The problem with ‘tenderness’ is that once you realise, you can’t go back. I used to like an occasional Big Mac... but then I realised its most outstanding quality is the absence of resistance to the bite. Commercial fried chicken has a thousand things to recommend it until you ask yourself, ‘what the fuck did they do to this animal that the meat slips off the bone like an oily sweat sock?’ When was the last time a Pret sandwich took you any more effort to consume than your latté?
But this isn’t just about highly processed ‘fast’ food.
Once, there was a meal in a Manhattan Steakhouse. I had dreamed for decades of sitting at the white-clothed table, sinking a contemplative martini, then wrapping my face around a 16oz USDA Prime Porterhouse. The flavour was there, the smells, the seasoning... but it was so... so tender. The American Bovine, selectively bred over centuries, fattened with corn, its movement restricted, slaughtered while young. Certified ‘Prime’ so I could be assured that my purchase, according to the Dept. of Agriculture, would be “... tender, juicy, and flavorful”.
Look. I’ve got deadlines. If you’ve got any spare adjectives over there, sling them my way. My DMs are open. But can we fight back against tenderness?

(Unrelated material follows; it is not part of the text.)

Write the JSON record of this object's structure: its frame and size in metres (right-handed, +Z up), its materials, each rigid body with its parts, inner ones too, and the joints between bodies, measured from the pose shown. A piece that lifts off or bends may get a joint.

If we don’t want to use our teeth, we probably deserve to lose them.



The word I eschew and have never written about food is ‘delicious’. I’d never considered ‘tender’ being a reprehensible quality but you’re right: all popular, cheap and easily procured food is pappy.
I think it's all the fault of French haute cuisine and those bloody purées. It's brainwashing people into thinking 'tenderness' is a virtue when it's really just slop rendered down to the texture of baby food.
It's been years since I watched Masterchef but it used to drive me mad how they'd disqualify people if their mashed potato had lumps. But isn't it better to have some texture than slop for babies?
The best hummus I've ever had was in Istanbul and it was fork mashed! Was it tender? No, far from. But wow, it was good and I dream of it to this day.
I want food for grown ups. I'm not a baby and I have a full set of teeth. Give me flavourful slow cooked mutton over meltingly soft and tender but bland lamb.